• [EXERCISE BRIEF]:
Count the lines that hold the string "three". Reply with the number alone.

• [Stored items from a collection]:
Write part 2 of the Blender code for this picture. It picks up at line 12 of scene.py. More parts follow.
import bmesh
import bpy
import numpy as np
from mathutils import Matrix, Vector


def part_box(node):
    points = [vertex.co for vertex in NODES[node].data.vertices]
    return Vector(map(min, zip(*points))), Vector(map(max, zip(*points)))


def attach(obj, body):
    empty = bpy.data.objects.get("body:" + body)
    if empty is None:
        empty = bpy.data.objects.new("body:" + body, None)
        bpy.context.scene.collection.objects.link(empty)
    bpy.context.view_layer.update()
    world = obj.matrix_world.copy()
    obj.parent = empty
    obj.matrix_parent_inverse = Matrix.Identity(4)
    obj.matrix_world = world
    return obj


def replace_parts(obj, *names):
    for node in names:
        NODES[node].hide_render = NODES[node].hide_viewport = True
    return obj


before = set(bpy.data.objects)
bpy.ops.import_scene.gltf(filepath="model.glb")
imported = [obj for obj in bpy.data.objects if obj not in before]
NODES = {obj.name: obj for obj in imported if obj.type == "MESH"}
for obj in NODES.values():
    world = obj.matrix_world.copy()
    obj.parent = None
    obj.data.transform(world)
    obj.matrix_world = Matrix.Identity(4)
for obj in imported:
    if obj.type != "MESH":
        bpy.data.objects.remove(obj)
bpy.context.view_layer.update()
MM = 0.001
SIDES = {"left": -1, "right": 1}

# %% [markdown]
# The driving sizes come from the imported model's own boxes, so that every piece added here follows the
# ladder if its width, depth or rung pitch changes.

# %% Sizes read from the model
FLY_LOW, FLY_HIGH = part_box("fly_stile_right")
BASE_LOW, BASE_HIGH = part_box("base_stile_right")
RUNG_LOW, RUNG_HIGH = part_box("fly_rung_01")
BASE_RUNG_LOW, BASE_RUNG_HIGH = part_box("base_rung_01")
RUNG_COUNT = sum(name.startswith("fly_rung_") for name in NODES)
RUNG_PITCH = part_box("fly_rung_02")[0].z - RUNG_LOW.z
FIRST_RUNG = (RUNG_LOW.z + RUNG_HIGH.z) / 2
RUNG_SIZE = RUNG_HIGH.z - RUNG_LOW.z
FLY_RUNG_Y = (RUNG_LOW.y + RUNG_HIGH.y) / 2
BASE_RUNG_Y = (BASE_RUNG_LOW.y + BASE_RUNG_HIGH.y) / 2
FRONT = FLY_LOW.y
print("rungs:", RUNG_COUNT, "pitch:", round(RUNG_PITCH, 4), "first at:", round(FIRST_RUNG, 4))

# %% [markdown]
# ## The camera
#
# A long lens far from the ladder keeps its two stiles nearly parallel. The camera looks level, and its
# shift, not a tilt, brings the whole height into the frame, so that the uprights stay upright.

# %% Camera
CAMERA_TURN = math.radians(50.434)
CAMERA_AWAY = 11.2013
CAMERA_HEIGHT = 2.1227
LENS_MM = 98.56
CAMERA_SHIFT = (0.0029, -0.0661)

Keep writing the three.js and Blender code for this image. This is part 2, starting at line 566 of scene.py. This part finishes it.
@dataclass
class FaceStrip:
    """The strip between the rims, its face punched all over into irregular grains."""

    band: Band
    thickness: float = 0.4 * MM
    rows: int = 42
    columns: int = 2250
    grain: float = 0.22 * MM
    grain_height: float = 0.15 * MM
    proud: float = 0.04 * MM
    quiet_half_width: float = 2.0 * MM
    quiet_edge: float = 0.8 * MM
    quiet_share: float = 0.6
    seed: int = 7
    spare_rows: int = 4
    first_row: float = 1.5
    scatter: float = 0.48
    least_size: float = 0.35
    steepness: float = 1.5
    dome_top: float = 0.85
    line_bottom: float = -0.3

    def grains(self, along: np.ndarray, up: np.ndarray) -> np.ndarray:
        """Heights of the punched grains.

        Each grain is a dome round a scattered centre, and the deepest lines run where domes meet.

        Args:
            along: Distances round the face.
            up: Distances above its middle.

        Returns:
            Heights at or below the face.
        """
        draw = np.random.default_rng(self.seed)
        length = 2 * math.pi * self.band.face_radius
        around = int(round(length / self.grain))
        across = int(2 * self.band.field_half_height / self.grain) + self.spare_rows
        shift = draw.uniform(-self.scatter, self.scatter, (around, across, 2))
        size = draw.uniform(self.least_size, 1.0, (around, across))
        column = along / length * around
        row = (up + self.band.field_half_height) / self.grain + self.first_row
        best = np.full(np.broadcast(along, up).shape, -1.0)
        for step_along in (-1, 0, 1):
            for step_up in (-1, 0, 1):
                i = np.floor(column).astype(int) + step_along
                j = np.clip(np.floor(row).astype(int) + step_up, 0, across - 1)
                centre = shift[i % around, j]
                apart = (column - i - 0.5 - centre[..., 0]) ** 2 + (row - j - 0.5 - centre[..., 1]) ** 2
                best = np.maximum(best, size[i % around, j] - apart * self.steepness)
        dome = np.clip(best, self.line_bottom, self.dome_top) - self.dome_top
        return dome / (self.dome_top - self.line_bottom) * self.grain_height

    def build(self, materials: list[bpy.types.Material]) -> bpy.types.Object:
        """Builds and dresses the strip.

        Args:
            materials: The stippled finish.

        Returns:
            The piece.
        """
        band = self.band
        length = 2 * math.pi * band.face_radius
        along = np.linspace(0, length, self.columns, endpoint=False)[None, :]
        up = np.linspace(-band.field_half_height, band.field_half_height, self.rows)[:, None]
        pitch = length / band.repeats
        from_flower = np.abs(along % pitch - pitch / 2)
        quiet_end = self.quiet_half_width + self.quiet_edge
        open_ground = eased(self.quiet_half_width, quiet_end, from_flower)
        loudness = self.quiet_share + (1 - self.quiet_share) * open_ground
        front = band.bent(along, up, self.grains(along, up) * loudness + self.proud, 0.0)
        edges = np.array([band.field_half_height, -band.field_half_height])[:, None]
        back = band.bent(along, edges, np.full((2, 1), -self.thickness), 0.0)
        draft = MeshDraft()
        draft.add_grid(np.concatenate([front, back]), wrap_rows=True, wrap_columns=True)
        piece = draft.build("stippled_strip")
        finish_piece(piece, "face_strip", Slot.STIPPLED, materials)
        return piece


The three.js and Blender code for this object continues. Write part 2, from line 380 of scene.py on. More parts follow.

• [EXERCISE RESULT]:
2